Count every line where "using" shows up, and give that number only.

··· ENTRIES ···

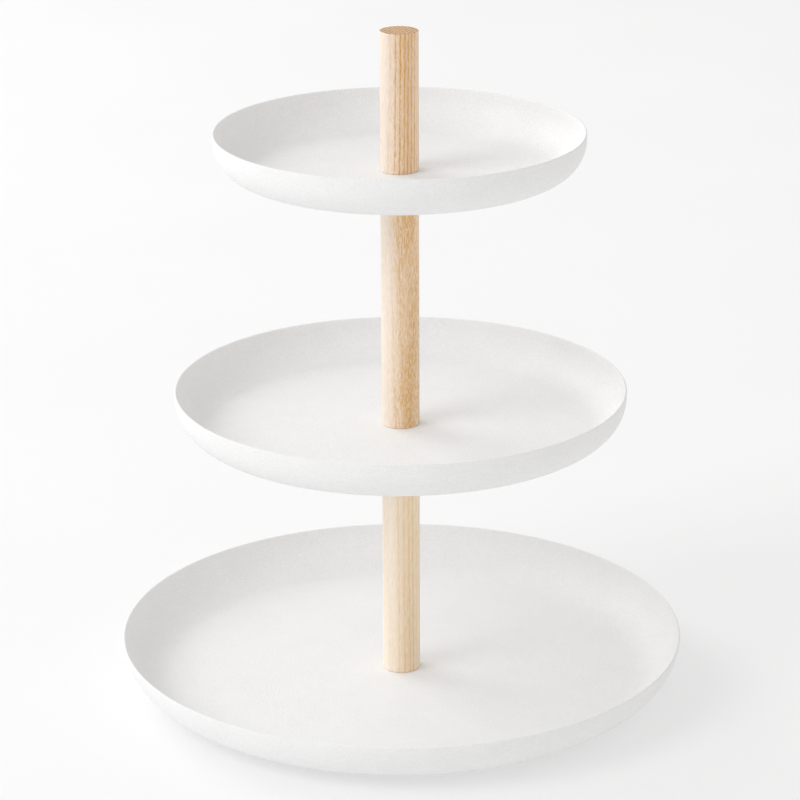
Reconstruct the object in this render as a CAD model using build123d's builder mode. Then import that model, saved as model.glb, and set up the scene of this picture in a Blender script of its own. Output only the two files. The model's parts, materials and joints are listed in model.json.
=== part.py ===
from build123d import *
import os
from math import radians, tan

# Tiered cake stand: three round pressed-steel trays, largest at the bottom, on a wooden
# post that screws together from three lengths. A stud in the foot of each upper length
# passes through the tray below it into an insert in the length underneath, so the posts
# clamp the trays. Millimetres, +Z up. The origin is on the table, on the stand's axis.

# Sheet-metal trays. The radius is taken over the rim and the depth from rim to floor.
SHEET = 1.2
STUD_HOLE_RADIUS = 3.3
LOWER_TRAY = dict(radius=140.0, depth=21.5, corner=23.0, draft=7.5)
MIDDLE_TRAY = dict(radius=110.8, depth=19.3, corner=16.5, draft=1.7)
UPPER_TRAY = dict(radius=89.4, depth=19.3, corner=16.5, draft=1.7)

# Wooden posts
POST_RADIUS = 9.3
LOWER_POST_LENGTH = 129.5
MIDDLE_POST_LENGTH = 127.4
UPPER_POST_LENGTH = 68.0
POST_EDGE = 0.4

# M6 fastenings: threads are plain cylinders at the crest diameter
THREAD_RADIUS = 3.0
RUNNING_CLEARANCE = 0.05
THREAD_CHAMFER = 0.6
STUD_BELOW_POST = 12.0
STUD_IN_POST = 18.0
STUD_POINT = 5.0
STUD_TIP_RADIUS = 1.0
INSERT_RADIUS = 4.6
INSERT_LENGTH = 13.0
INSERT_SLOT = 1.6
BORE_BEYOND_INSERT = 3.0
SCREW_SHANK = 14.0
SCREW_HEAD_RADIUS = 7.5
SCREW_HEAD = 2.0
SCREW_SOCKET = 4.0
SCREW_SOCKET_DEPTH = 1.4
WASHER_RADIUS = 9.0
WASHER_THICKNESS = 1.0

# Rubber feet
FOOT_HEIGHT = 4.0
FOOT_TOP_RADIUS = 6.0
FOOT_BASE_RADIUS = 5.0
FOOT_EDGE = 0.8
FOOT_CIRCLE_RADIUS = 98.0

# Heights that follow: each tray's underside, and each post's foot on the floor of its tray
LOWER_UNDERSIDE = FOOT_HEIGHT
LOWER_FLOOR = LOWER_UNDERSIDE + SHEET
MIDDLE_UNDERSIDE = LOWER_FLOOR + LOWER_POST_LENGTH
MIDDLE_FLOOR = MIDDLE_UNDERSIDE + SHEET
UPPER_UNDERSIDE = MIDDLE_FLOOR + MIDDLE_POST_LENGTH
UPPER_FLOOR = UPPER_UNDERSIDE + SHEET

BORE_RADIUS = THREAD_RADIUS + RUNNING_CLEARANCE
BORE_DEPTH = INSERT_LENGTH + BORE_BEYOND_INSERT

os.makedirs("parts", exist_ok=True)


def save(piece, label):
    """Name a finished piece and write its STEP file."""
    piece.label = label
    export_step(piece, f"parts/{label}.step")


def tray(underside, radius, depth, corner, draft):
    """A pressed tray: the middle line of the sheet, thickened with rounded edges and revolved."""
    half = SHEET / 2
    rim = depth + half
    wall_foot = radius - half - depth * tan(radians(draft))
    with BuildPart() as body:
        with BuildSketch(Plane.XZ):
            with BuildLine():
                FilletPolyline(
                    (STUD_HOLE_RADIUS + half, underside + half),
                    (wall_foot, underside + half),
                    (radius - half, underside + rim),
                    radius=corner,
                )
                offset(amount=half, kind=Kind.ARC, side=Side.BOTH, mode=Mode.REPLACE)
            make_face()
        revolve(axis=Axis.Z)
    return body.part


def post(foot, length, foot_bore, head_bore):
    """A dowel with eased ends. Each bore is a (radius, depth) pair, or None for a plain end."""
    with BuildPart() as dowel:
        with BuildSketch(Plane.XY.offset(foot)):
            Circle(POST_RADIUS)
        extrude(amount=length)
        chamfer(dowel.edges().filter_by(GeomType.CIRCLE), POST_EDGE)
        if foot_bore:
            for radius, depth in foot_bore:
                with BuildSketch(Plane.XY.offset(foot)):
                    Circle(radius)
                extrude(amount=depth, mode=Mode.SUBTRACT)
        if head_bore:
            for radius, depth in head_bore:
                with BuildSketch(Plane.XY.offset(foot + length)):
                    Circle(radius)
                extrude(amount=-depth, mode=Mode.SUBTRACT)
    return dowel.part


def insert(mouth, inward):
    """A threaded insert flush with a post's end at height mouth. It runs inward, +1 up or -1 down."""
    with BuildPart() as nut:
        with BuildSketch(Plane.XY.offset(mouth)):
            Circle(INSERT_RADIUS)
            Circle(BORE_RADIUS, mode=Mode.SUBTRACT)
        extrude(amount=inward * INSERT_LENGTH)
        with BuildSketch(Plane.XY.offset(mouth)):
            Rectangle(2 * INSERT_RADIUS, INSERT_SLOT)
        extrude(amount=inward * INSERT_SLOT, mode=Mode.SUBTRACT)
    return nut.part


def stud(post_foot):
    """A hanger bolt: machine thread below the post's foot, pointed wood thread above it."""
    bottom = post_foot - STUD_BELOW_POST
    top = post_foot + STUD_IN_POST
    with BuildPart() as bolt:
        with BuildSketch(Plane.XZ):
            with BuildLine():
                Polyline(
                    (0, bottom),
                    (THREAD_RADIUS - THREAD_CHAMFER, bottom),
                    (THREAD_RADIUS, bottom + THREAD_CHAMFER),
                    (THREAD_RADIUS, top - STUD_POINT),
                    (STUD_TIP_RADIUS, top),
                    (0, top),
                    close=True,
                )
            make_face()
        revolve(axis=Axis.Z)
    return bolt.part


# Trays
save(tray(LOWER_UNDERSIDE, **LOWER_TRAY), "lower_tray")
save(tray(MIDDLE_UNDERSIDE, **MIDDLE_TRAY), "middle_tray")
save(tray(UPPER_UNDERSIDE, **UPPER_TRAY), "upper_tray")

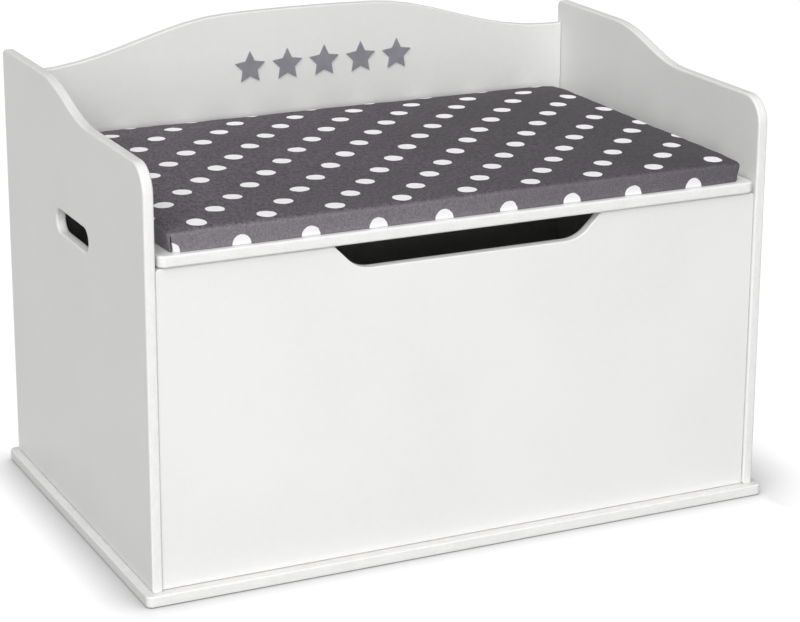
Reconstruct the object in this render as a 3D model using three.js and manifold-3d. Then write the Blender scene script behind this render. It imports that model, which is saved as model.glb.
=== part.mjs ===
// A wooden toy box with a bench lid, in millimetres: +X is the box's right, -Y is its front and +Z is up.
// The origin is on the floor, in the middle of the box. Boards are joined with cam locks, dowels and screws.
import * as THREE from 'three';
import { mergeVertices } from 'three/addons/utils/BufferGeometryUtils.js';
import Module from 'manifold-3d';

const wasm = await Module();
wasm.setup();

const FIT = 0.3; // gap left between two pieces that touch
const BOARD = 15; // thickness of the side, front and back panels
const CASE_WIDTH = 915;
const CASE_DEPTH = 575;
const BASE_THICKNESS = 16;
const BASE_LIP = 11; // how far the base stands out past the panels, all round
const SIDE_REAR_HEIGHT = 622.5;
const SIDE_FRONT_HEIGHT = 583.5;
const BACK_CENTRE_HEIGHT = 648.5;
const BACK_END_HEIGHT = 588;
const FRONT_SETBACK = 3; // front panel behind the front edges of the side panels
const FRONT_TOP = 449.3;
const LID_THICKNESS = 16;
const LID_BOTTOM = 450.5;
const LID_SIDE_GAP = 3.5;
const LID_REAR_GAP = 6;
const LID_OVERHANG = 2;
const CUSHION_THICKNESS = 32;
const CUSHION_WIDTH = 850;
const CUSHION_FRONT_INSET = 4;
const CUSHION_REAR_INSET = 30;
const PIVOT_INSET = 75; // lid pivot axis in front of the rear edges of the side panels
const HANDLE_LENGTH = 134;
const HANDLE_HEIGHT = 33;
const HANDLE_CENTRE = { y: -2.5, z: 429 };
const CUTOUT_TOP_HALF = 197.5;
const CUTOUT_DEPTH = 34;
const CUTOUT_FILLET = 20; // distance from the cut-out's lower corners to where their arcs start

const INNER_X = CASE_WIDTH / 2 - BOARD;
const FRONT_Y = -CASE_DEPTH / 2;
const REAR_Y = CASE_DEPTH / 2;
const FRONT_PANEL_Y = FRONT_Y + FRONT_SETBACK;
const BACK_PANEL_Y = REAR_Y - BOARD;
const PANEL_FOOT = BASE_THICKNESS + FIT;
const LID_TOP = LID_BOTTOM + LID_THICKNESS;
const LID_HALF = INNER_X - LID_SIDE_GAP;
const PIVOT = { y: REAR_Y - PIVOT_INSET, z: LID_BOTTOM + LID_THICKNESS / 2 };

const PANEL_END_GAP = 0.4;
const CAM = { radius: 7.5, depth: 12, fromEnd: 24, low: 90, high: 370 };
const BOLT_INTO_SIDE = 10;
const DOWEL = { radius: 4, length: 29, intoSide: 10, height: 230 };
const BASE_SCREW = { length: 50, head: 5, shank: 3.4, core: 2.4, counterbore: 5.6 };
const AXLE = { radius: 3, length: 30 };
const INSERT = { radius: 5, length: 32 };
const PLATE = { thickness: 1.5, width: 22, top: 7, bottom: 55, screws: [-22, -44] };
const BUMPER = { x: 320, radius: 4.5, stem: 2, depth: 8 };
const STRIP = { x: 300, width: 25, length: 320, thickness: 1 };
const STAR = { count: 5, pitch: 60, centreX: 35, centreZ: 564, outer: 25, inner: 12.5, thickness: 1.5 };

const HOLE_SIDES = 10;
const SCREW_SIDES = 8;

const AXIS_X = new THREE.Vector3(1, 0, 0);
const AXIS_Y = new THREE.Vector3(0, 1, 0);
const AXIS_Z = new THREE.Vector3(0, 0, 1);

function finish(name, color, roughness, metalness = 0) {
  return new THREE.MeshStandardMaterial({ name, color, roughness, metalness });
}

const paint = finish('white_paint', 0xecece8, 0.42);
const fabric = finish('grey_fabric', 0x5f5b63, 0.92);
const greyPaint = finish('grey_paint', 0x7f7f86, 0.5);
const zinc = finish('zinc_alloy', 0xa9abad, 0.38, 0.9);
const steel = finish('plated_steel', 0xb9bcc0, 0.3, 1);
const beech = finish('beech', 0xd3b183, 0.7);
const rubber = finish('clear_rubber', 0xd9d9d4, 0.6);
const tape = finish('hook_tape', 0xe4e4e0, 0.95);

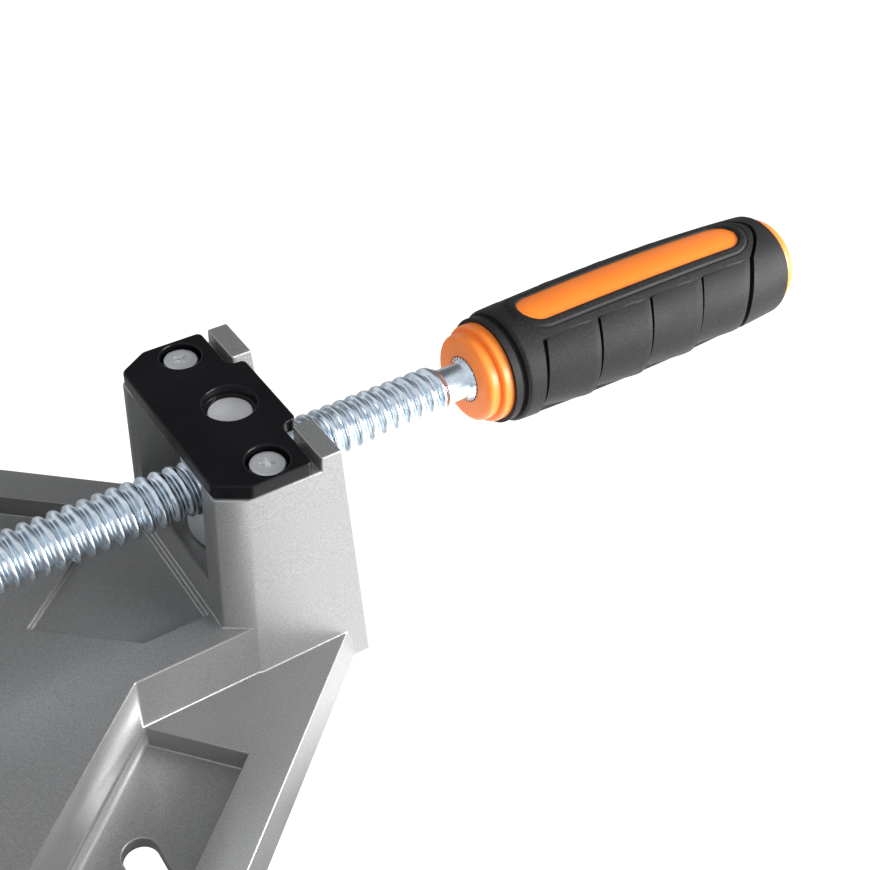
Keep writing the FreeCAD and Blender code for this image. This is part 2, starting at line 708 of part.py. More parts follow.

···

WRITTEN SOLUTION: 2